With regard to Mika Waltari’s novel The Egyptian, then the book’s hero Sinuhe not only practices in Egypt but also in Egypt’s imperial territory Syria. He works briefly as a military medic on the Hittite frontier and also travels to Babylon where he cures the sick boy-king Burraburiash. In other words, if surgery was known to the Egyptians, then Egypt’s neighbours were also likely to have been aware of it.

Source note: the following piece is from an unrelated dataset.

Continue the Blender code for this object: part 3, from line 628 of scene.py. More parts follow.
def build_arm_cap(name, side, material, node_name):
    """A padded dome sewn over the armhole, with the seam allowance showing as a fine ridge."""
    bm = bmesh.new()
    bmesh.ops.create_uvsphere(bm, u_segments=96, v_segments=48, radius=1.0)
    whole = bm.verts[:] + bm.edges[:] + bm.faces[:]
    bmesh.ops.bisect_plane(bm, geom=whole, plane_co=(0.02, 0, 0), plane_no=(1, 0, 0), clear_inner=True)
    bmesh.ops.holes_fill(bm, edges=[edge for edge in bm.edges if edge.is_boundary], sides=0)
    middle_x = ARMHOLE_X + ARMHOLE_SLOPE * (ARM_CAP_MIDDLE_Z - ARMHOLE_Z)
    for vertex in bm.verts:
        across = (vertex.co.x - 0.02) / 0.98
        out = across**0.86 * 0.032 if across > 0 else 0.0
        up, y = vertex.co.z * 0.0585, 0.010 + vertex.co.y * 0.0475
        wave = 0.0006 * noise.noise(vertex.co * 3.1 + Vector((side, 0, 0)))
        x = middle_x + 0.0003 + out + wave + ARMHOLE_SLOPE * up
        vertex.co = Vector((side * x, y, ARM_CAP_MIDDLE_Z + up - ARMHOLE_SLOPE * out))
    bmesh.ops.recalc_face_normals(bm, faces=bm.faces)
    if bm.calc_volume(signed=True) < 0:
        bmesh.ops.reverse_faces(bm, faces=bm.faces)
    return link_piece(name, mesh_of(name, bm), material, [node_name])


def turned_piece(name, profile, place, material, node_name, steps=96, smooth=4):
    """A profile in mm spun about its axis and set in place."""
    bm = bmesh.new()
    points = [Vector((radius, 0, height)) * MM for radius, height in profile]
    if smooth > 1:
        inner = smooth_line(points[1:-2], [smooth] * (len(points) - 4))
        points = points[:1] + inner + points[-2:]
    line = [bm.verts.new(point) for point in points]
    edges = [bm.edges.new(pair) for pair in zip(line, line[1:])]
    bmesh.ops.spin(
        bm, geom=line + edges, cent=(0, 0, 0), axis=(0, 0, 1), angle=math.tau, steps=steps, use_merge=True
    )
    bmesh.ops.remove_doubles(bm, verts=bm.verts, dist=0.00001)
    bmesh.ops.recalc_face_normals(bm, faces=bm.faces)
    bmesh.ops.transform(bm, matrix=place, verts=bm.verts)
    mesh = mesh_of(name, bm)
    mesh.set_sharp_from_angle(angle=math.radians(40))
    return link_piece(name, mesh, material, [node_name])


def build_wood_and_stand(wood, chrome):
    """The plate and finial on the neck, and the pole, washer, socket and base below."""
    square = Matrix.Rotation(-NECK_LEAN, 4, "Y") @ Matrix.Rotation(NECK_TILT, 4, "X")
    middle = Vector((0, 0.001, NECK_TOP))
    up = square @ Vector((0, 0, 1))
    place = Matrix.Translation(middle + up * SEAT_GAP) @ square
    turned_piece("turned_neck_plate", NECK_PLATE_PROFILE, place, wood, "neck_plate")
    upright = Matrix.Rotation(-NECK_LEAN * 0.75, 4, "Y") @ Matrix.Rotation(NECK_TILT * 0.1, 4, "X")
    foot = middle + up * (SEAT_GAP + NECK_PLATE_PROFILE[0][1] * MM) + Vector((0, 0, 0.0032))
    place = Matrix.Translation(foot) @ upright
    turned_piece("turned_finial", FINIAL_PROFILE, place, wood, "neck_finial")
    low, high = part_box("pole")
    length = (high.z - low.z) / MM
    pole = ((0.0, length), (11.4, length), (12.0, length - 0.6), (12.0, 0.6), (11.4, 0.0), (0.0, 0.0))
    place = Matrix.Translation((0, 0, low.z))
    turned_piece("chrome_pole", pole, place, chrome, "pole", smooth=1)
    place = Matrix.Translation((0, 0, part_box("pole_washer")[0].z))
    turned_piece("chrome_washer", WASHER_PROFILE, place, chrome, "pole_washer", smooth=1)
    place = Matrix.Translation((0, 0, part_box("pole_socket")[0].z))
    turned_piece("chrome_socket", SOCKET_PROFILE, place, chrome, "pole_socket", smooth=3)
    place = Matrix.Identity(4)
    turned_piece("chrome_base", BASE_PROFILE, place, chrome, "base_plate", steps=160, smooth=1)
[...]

When The Egyptian was published many people at the time (including archaeologists and other academics) thought that Waltari was an Egyptologist who had written a novel. He was, however, a novelist who had written an excellent, historically-based fiction. Away from surgery and medicine, the advent of iron smelting also features in the book which corresponds with Mika Waltari’s theme of setting his novels at significant turning points in history. In a dramatic scene (enacted in the 1954 Holywood film) Sinuhe demonstrates the power of a new Hittite sword (made from iron) by getting someone to strike it with a bronze sword which dents and breaks thus rendering all of Egypt’s bronze weapons obsolete. Metallurgists, blacksmiths and swordsmiths, however, are divided on this. Some point out that bronze is essentially stronger than iron but that iron was cheaper to make and so won out in terms of economy of scale. Others counter again saying that the strength (or brittleness) of a sword (of either metal) is dependent upon several factors ranging from whether it has been cast or forged, quenched, tempered or work-hardened etc. It highlights, however, that the toing and froing of scientific knowledge and technical advances in the era must have been a multilateral phenomenon.